Den Krafteinsatz eines Sängers hinsichtlich der Lautstärke macht Schlömicher-Thier am Kugelstoßen fest: Die Stimmdynamik wird als Lautstärkenabstand vom leisesten gesungenen bzw. gesprochenen Ton bis zum lautest gesungenen bzw. gerufenen Ton definiert und in Dezibel (dBA) ausgedrückt. „Der Lautstärken-Höchstwert beträgt für untrainierte gesunde Stimmen 90 dBA bei Frauen und 95 dBA bei Männern; bei der Dynamik von „leise“ bis „laut“ werden 35 bis 40 dBA gemessen.“ Das reicht freilich nicht, um über ein großes Orchester zu kommen. Professionelle Sänger brauchen dafür eine Lautstärke von bis zu 110 dBA und eine Dynamik von 65 dBA. Wer im Sommer den Jedermann zur Räson ruft, braucht Werte bis 119 dBA (Lautstärke) bzw. 70 dBA (Dynamik). So gemessen beim Casting 2010. „Im Vergleich zur Sportart Kugelstoßen entspricht dies einer Verbesserung der Leistung eines österreichischen Rekords von 17 Meter auf den gegenwärtigen Weltrekord von 23m – also ganze 6 Meter!“

Hohe und tiefe, laute und leise Töne sind nicht alles. Wer eine musikalische Phrase aussingen will, braucht ordentlich Puste. Da vergleicht der Stimmarzt die Sänger mit Apnoe-Tauchern. Nicht trainierte, gesunde Frauen sollten einen leisen Ton mindestens 15 Sekunden aushalten können, Männer 20 Sekunden. „Hochleistungssänger erreichen Werte bis zu 60 Sekunden“, so Schlömicher-Thier. „Im Vergleich zum Apnoetauchen als Sportdisziplin entspräche dies einer Verbesserung einer Tauchdauer von 2,8 min auf den bestehenden Weltrekord von knapp 9 Minuten  somit mehr als sechs Minuten zusätzliches Apnoetauchen.“

Da bleibt unsereinem also im Wortsinn die Luft weg. Ob es wenigstens einem Speerwerfer gelingt, Sänger auszustechen? Zum Speerwerfer-Bild greift der Stimm-Sachverständige, wenn es gilt, die Energiemaxima von Obertönen zu verdeutlichen.
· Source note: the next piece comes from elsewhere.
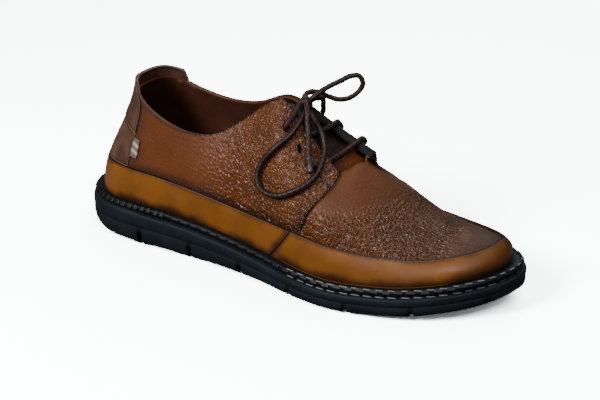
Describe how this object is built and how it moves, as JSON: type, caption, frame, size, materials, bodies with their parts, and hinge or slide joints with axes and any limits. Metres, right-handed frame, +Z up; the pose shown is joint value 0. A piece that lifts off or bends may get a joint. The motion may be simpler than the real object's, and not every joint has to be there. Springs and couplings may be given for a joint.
{
  "type": "casual lace-up shoe",
  "caption": "Low casual derby-style leather shoe with a thick rubber sole, a smooth leather rand, pebbled quarters, a raised heel tab and tied round laces.",
  "frame": {"origin": "on the floor, under the middle of the sole's length and of its widest width", "axes": "+X from the heel to the toe, +Y to the inner side of the foot, +Z up"},
  "size_m": [0.3, 0.1072, 0.1192],
  "materials": {
    "rubber": "satin",
    "grain_leather": "satin",
    "tan_leather": "satin",
    "dark_leather": "satin",
    "footbed_cloth": "matte",
    "ribbon_cloth": "matte",
    "lacing": "satin",
    "aglet_metal": "satin"
  },
  "bodies": {
    "root": {"welt": "rubber", "midsole": "rubber", "outsole": "rubber", "insole": "footbed_cloth", "upper": "grain_leather", "rand_rear": "tan_leather", "rand_front": "tan_leather", "backstay": "dark_leather", "heel_tab": "dark_leather", "quarter_outer": "grain_leather", "quarter_inner": "grain_leather", "ribbon": "ribbon_cloth", "tongue": "dark_leather", "lace_lower": "lacing", "lace_middle": "lacing", "lace_knot": "lacing", "lace_outer": "lacing", "lace_inner": "lacing", "loop_standing": "lacing", "loop_drooping": "lacing", "lace_end": "lacing", "aglet": "aglet_metal"}
  },
  "joints": []
}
Auch die braucht es, um ein Orchester zu übertönen und große Räume akustisch zu füllen. „Eine untrainierte Stimme erreicht bei einem Obertonspektrum von 2500 – 3000 Hz eine Sängerformantenmesslinie von 5 dBA, ein trainierter Hochleistungssänger aktiviert hier ein Energiemaximum von 22 dBA. Umgelegt auf die Speerwurf-Disziplin würde dies bedeuten, dass ein untrainierter Speerwerfer nur 28 Meter schafft, während der Weltrekord bei 98,48 m steht.“

Die Ausstellung „Wunder der Singstimme“ wird heute Montag (28.4., 18.30 Uhr) eröffnet und ist bis 5. Mai in der Universität Mozarteum (Mirabellplatz) zu sehen. Gestaltet wird diese Ausstellung von Experten des Austrian Voice Institute in Zusammenarbeit mit den Universitäten in Salzburg, und internationalen Zentren der Stimm- und Musikermedizin (Freiburg, Frankfurt/Main, Berlin, Stockholm).